As you can hopefully see, the decision space of variables for a machine learning model, especially in such an example as this, has to be carefully curated before moving forward. Understand the framework in which you are using a machine learning model, what it will be used for, and why you are letting the model train on an individual variable.

You can read more about the kinds of questions scientists are asking about machine learning ethics in this article by Nature. Additionally, one can read more about the ways in which machine learning algorithms can and will discriminate if metrics are not carefully regulated.

Once one has decided to move forward with creating a machine learning model, there are a variety of tools available to the user. One of the most popular is scikit-learn, a library designed specifically for machine learning models. You can find documentation for scikit-learn at this website. It is very extensive--for the budding data scientist, I recommend looking at the tutorials.

Insight & Conclusions

We have completed our analysis of the data, and I imagine that you, intrepid reader, have learned a thing or two about data science principles! Unless you are my TA, of course, in which case you almost certainly knew all of this stuff.
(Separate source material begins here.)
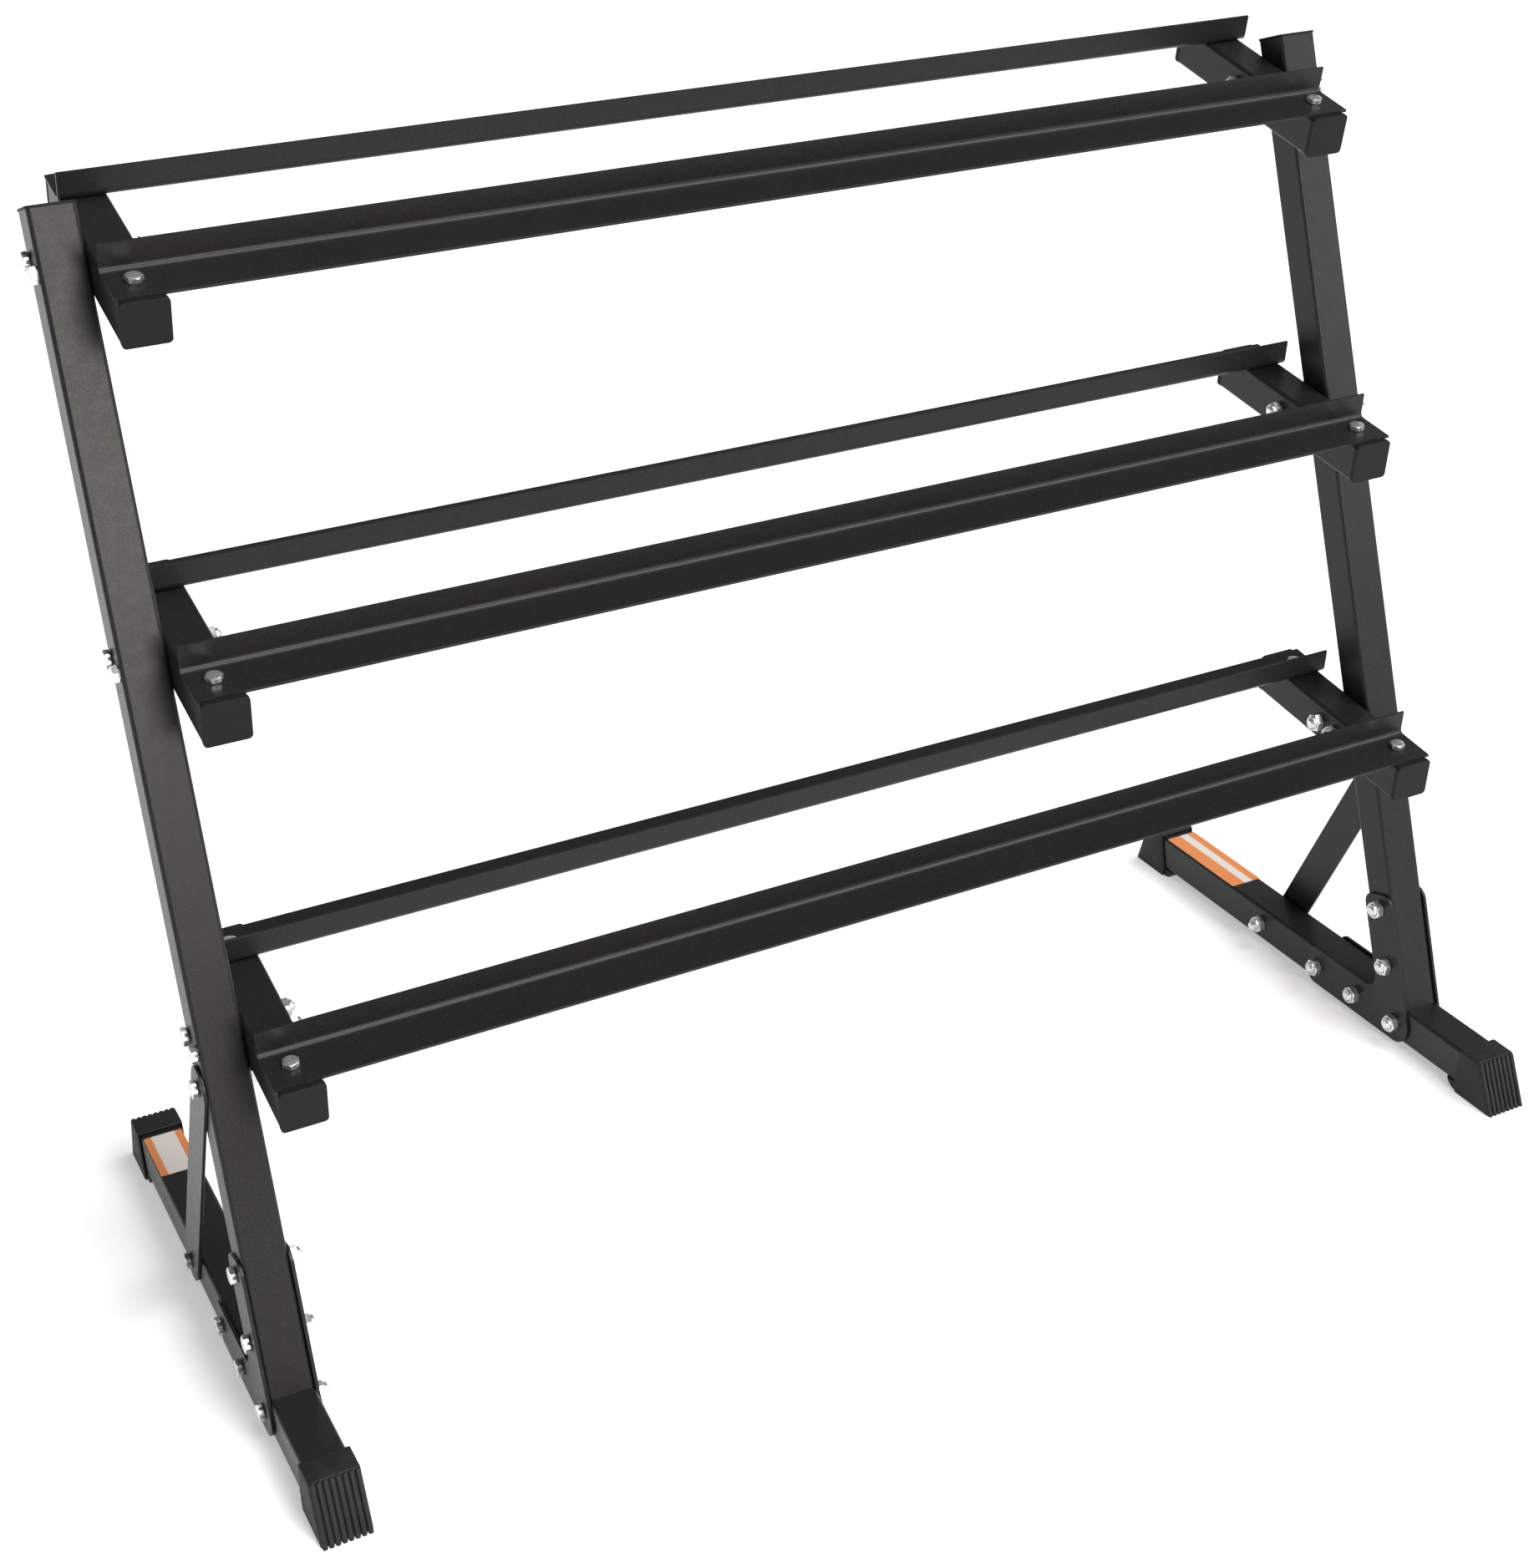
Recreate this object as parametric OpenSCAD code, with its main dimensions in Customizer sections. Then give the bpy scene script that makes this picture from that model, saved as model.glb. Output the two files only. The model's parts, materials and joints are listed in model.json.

Quickly, let's recap what we learned about data science and our data along the way:

So, what have we learned? Well, it appears that race does have a significant effect on graduation rates and STEM achievement of a student; I am willing to be that, with more hypothesis testing, we can make the same conclusions about sex, and if we had the data, gender identity.

So, now where do we go from here? We've completed our data science, but there's still more to be done. If you are particularly interested, you can look into ways of doing more analysis on this data, or maybe you would like to compile a large list of data to perform policy solutions. The world is your oyster at this point. Data Science is primarily a tool that can help you, rather than being its own science! It is interdisciplinary by nature!

And hopefully you, future data scientist, have learned much about what data science is, and how to do it! I look forward to seeing your own project soon enough.